» TASK TO CARRY OUT: Quote exactly the lines from the start of the entries to the one with "SHIELD_EDGE = 0.0004", both ends included.

═══ DATASET EXCERPTS

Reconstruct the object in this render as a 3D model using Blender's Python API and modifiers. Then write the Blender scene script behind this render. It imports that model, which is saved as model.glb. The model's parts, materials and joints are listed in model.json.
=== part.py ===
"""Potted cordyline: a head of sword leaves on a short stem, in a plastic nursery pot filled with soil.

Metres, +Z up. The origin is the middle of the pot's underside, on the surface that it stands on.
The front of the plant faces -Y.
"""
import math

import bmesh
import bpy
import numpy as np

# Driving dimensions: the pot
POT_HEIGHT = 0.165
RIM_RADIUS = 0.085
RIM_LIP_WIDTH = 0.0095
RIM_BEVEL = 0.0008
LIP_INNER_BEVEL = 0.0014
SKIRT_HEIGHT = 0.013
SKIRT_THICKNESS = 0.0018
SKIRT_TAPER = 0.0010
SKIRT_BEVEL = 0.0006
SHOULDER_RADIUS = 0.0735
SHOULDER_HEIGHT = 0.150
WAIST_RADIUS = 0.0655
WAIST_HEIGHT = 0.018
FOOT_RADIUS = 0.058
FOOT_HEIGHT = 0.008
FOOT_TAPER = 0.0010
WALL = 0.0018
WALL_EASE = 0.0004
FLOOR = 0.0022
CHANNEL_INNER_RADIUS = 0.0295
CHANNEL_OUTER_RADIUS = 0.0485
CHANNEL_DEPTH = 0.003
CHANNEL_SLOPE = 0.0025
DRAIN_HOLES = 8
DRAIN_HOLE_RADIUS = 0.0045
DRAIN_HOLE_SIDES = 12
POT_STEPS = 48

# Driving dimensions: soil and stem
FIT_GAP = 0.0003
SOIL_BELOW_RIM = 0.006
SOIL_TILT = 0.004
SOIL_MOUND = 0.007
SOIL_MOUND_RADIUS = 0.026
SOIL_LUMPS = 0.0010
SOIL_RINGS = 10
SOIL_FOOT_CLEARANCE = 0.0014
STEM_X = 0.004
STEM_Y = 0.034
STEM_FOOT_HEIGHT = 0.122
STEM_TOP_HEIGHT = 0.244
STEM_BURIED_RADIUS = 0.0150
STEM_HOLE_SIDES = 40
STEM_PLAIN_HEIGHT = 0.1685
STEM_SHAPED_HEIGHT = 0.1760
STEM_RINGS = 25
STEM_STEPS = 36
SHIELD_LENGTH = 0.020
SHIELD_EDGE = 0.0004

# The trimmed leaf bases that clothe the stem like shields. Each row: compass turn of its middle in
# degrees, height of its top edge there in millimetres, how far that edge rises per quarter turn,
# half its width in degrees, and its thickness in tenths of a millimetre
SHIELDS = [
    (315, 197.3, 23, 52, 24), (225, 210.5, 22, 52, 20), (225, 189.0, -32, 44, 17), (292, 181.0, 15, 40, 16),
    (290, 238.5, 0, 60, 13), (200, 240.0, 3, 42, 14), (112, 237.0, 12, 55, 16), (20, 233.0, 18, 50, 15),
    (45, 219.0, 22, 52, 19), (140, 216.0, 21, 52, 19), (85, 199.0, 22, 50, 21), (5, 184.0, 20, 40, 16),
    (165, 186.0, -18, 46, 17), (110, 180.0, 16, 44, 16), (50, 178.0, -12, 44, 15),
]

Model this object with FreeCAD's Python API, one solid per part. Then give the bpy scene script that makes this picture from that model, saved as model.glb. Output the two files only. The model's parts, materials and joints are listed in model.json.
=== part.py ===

══════

» TASK RESPONSE:
Reconstruct the object in this render as a 3D model using Blender's Python API and modifiers. Then write the Blender scene script behind this render. It imports that model, which is saved as model.glb. The model's parts, materials and joints are listed in model.json.
=== part.py ===
"""Potted cordyline: a head of sword leaves on a short stem, in a plastic nursery pot filled with soil.

Metres, +Z up. The origin is the middle of the pot's underside, on the surface that it stands on.
The front of the plant faces -Y.
"""
import math

import bmesh
import bpy
import numpy as np

# Driving dimensions: the pot
POT_HEIGHT = 0.165
RIM_RADIUS = 0.085
RIM_LIP_WIDTH = 0.0095
RIM_BEVEL = 0.0008
LIP_INNER_BEVEL = 0.0014
SKIRT_HEIGHT = 0.013
SKIRT_THICKNESS = 0.0018
SKIRT_TAPER = 0.0010
SKIRT_BEVEL = 0.0006
SHOULDER_RADIUS = 0.0735
SHOULDER_HEIGHT = 0.150
WAIST_RADIUS = 0.0655
WAIST_HEIGHT = 0.018
FOOT_RADIUS = 0.058
FOOT_HEIGHT = 0.008
FOOT_TAPER = 0.0010
WALL = 0.0018
WALL_EASE = 0.0004
FLOOR = 0.0022
CHANNEL_INNER_RADIUS = 0.0295
CHANNEL_OUTER_RADIUS = 0.0485
CHANNEL_DEPTH = 0.003
CHANNEL_SLOPE = 0.0025
DRAIN_HOLES = 8
DRAIN_HOLE_RADIUS = 0.0045
DRAIN_HOLE_SIDES = 12
POT_STEPS = 48

# Driving dimensions: soil and stem
FIT_GAP = 0.0003
SOIL_BELOW_RIM = 0.006
SOIL_TILT = 0.004
SOIL_MOUND = 0.007
SOIL_MOUND_RADIUS = 0.026
SOIL_LUMPS = 0.0010
SOIL_RINGS = 10
SOIL_FOOT_CLEARANCE = 0.0014
STEM_X = 0.004
STEM_Y = 0.034
STEM_FOOT_HEIGHT = 0.122
STEM_TOP_HEIGHT = 0.244
STEM_BURIED_RADIUS = 0.0150
STEM_HOLE_SIDES = 40
STEM_PLAIN_HEIGHT = 0.1685
STEM_SHAPED_HEIGHT = 0.1760
STEM_RINGS = 25
STEM_STEPS = 36
SHIELD_LENGTH = 0.020
SHIELD_EDGE = 0.0004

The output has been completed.